Why GDPR Compliance Is Critical for AI Applications

1. Financial and Legal Risk

GDPR violations can result in penalties of up to €20 million or 4% of global annual revenue, whichever is higher. Several multinational companies have already faced fines exceeding tens of millions of euros for improper data handling.

AI systems that process user behaviour, personal identifiers, or sensitive data are especially vulnerable to compliance breaches if privacy safeguards are not built-in from the start.

2. Trust, Transparency, and Brand Reputation

Consumers are increasingly privacy-conscious. Studies show that users are more likely to engage with platforms that clearly communicate how data is used. GDPR compliance acts as a trust signal, improving brand credibility and long-term customer loyalty.

3. Global Regulatory Alignment

GDPR has influenced privacy laws worldwide, including CCPA (California), LGPD (Brazil), and India’s DPDP Act. A GDPR-first architecture prepares businesses for global compliance with minimal rework.

Unique GDPR Challenges in AI-Driven Web Applications

1. Lack of AI Explainability

Many AI models operate as “black boxes.” GDPR requires organizations to explain how automated decisions are made—especially when they significantly impact users (e.g., loan approvals, pricing decisions).

This introduces the need for Explainable AI (XAI), model documentation, and decision traceability.

2. Automated Profiling and Decision-Making

AI systems that profile users based on behaviour or demographics must provide:

  • Clear consent mechanisms
  • Opt-out options
  • Human intervention where required

3. Data Bias and Ethical Risks

Biased training data can lead to discriminatory AI outcomes, violating GDPR’s fairness and accuracy principles. Regular audits of training datasets and algorithmic outputs are essential.

How to Build GDPR-Compliant AI Web Applications

1. Privacy by Design and by Default

GDPR mandates embedding privacy into the system architecture from the earliest stages of development.

  • Collect minimal personal data
  • Use anonymization or pseudonymization techniques
  • Restrict access using role-based permissions

Example: An AI recommendation engine can function using pseudonymous user IDs instead of personally identifiable information.

2. Conduct Data Protection Impact Assessments (DPIAs)

For high-risk AI processing, GDPR requires DPIAs to evaluate:

  • Potential privacy risks
  • Data flow architecture
  • Risk mitigation strategies

DPIAs demonstrate accountability and significantly reduce regulatory exposure.

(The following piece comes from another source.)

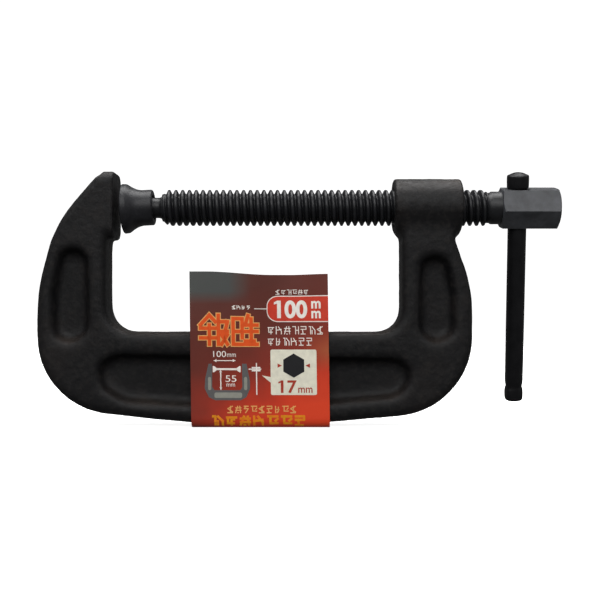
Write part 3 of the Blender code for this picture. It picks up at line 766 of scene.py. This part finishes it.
def card_line():
    """The middle of the card in (y, z), from its front top edge round the fold to its back top edge."""
    skin = half_thick + FIT_GAP + CARD_THICK / 2
    fold = card_bottom + CARD_THICK / 2
    seam = card_top - 2.5 * MM
    behind = 0.54 * MM - skin
    return rounded_path(
        [
            (-skin, card_top, 0),
            (-skin, fold, 3.2 * MM),
            (skin, fold, 3.2 * MM),
            (skin, spine_top_z, 14 * MM),
            (behind, seam, 1.5 * MM),
            (behind, card_top, 0),
        ],
        8 * DEG,
    )


class Card:
    """Maps the flat print to the folded card: x across it and s down it from the front top edge."""

    def __init__(self):
        line = card_line()
        steps = [(b - a).length for a, b in zip(line, line[1:])]
        self.at = np.concatenate([[0], np.cumsum(steps)])
        self.y = np.array([p.x for p in line])
        self.z = np.array([p.y for p in line])
        self.length = self.at[-1]

    def middle(self, across, down):
        """Points of the card's middle layer, for arrays of u from 0 to 1 and of s in metres."""
        y = np.interp(down, self.at, self.y)
        z = np.interp(down, self.at, self.z)
        high = np.clip((z - spine_top_z) / (card_top - spine_top_z), 0, 1)
        low = np.clip((spine_top_z - z) / (spine_top_z - card_bottom), 0, 1)
        lift = 0.6 - 1.55 * smooth(across, 0.12, 0.6) + 0.5 * smooth(across, 0.72, 1)
        z = z + lift * MM * high**1.5
        wave = 0.6 * np.sin(across * 8.2 + 0.6) + 0.25 * np.sin(across * 17 + 2)
        y = y + wave * MM * high**1.2
        y = y - 0.16 * MM * np.sin(across * 5.1 + 1.4) * np.sin(np.pi * low) * np.sign(y)
        x = card_left + across * card_width + card_drift * np.clip((card_top - z) / card_height, 0, 1)
        return np.stack([x, y, z], axis=1)

    def placed(self, across, down, lift):
        """Points lifted off the card's middle layer towards its outer side."""
        step = 0.3 * MM
        here = self.middle(across, down)
        aside = step / card_width
        sideways = self.middle(across + aside, down) - self.middle(across - aside, down)
        down_a = np.clip(down - step, 0, self.length)
        down_b = np.clip(down + step, 0, self.length)
        along = self.middle(across, down_b) - self.middle(across, down_a)
        out = np.cross(along, sideways)
        out /= np.linalg.norm(out, axis=1)[:, None]
        return here + out * lift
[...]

3. Robust Consent Management

Consent must be explicit, informed, and revocable. AI-driven applications should include:

  • Consent banners and preference centres
  • Granular consent options
  • Audit trails for consent records

4. Secure Data Infrastructure

GDPR Article 32 requires appropriate security measures, including:

  • Data encryption (at rest and in transit)
  • Multi-factor authentication
  • AI-driven anomaly detection

Modern AI systems can actively monitor unusual access patterns and trigger automated security responses.

5. Continuous Monitoring and Auditing

GDPR compliance is ongoing. AI web applications must continuously:

  • Monitor data usage
  • Track consent validity
  • Audit AI outputs for fairness and accuracy

Real-World Industry Scenarios

E-Commerce Personalization

AI-driven product recommendations require behavioural tracking. GDPR compliance demands clear opt-in consent, transparent data usage explanations, and easy opt-out mechanisms.

Healthcare AI Platforms

Healthcare AI systems process highly sensitive data. GDPR mandates explicit consent, strong encryption, and anonymized datasets wherever possible.

AI SaaS Platforms

SaaS platforms offering AI analytics must support Data Subject Access Requests (DSARs) and ensure all third-party processors are GDPR compliant.

GDPR Compliance Statistics

  • Over 75% of organizations have reported increased GDPR enforcement activity
  • Only 60% of businesses fully understand their GDPR obligations
  • Less than 40% use AI tools to automate compliance monitoring

This gap presents a significant opportunity for organizations to gain a competitive advantage through compliance-led AI innovation.

Business Benefits of GDPR-Compliant AI

  • Reduced Legal Risk – Fewer penalties and audits
  • Higher User Trust – Improved engagement and retention
  • Market Expansion – Seamless access to EU and global markets
  • Improved Data Quality – Cleaner datasets for better AI performance

Building GDPR-compliant AI web applications is not a limitation—it is a catalyst for responsible innovation. By embedding privacy into architecture, improving transparency, and continuously monitoring compliance, organizations can build AI systems that are not only powerful but also ethical, secure, and trusted.

In an era where data privacy defines brand value, GDPR compliance is a strategic investment that drives long-term success.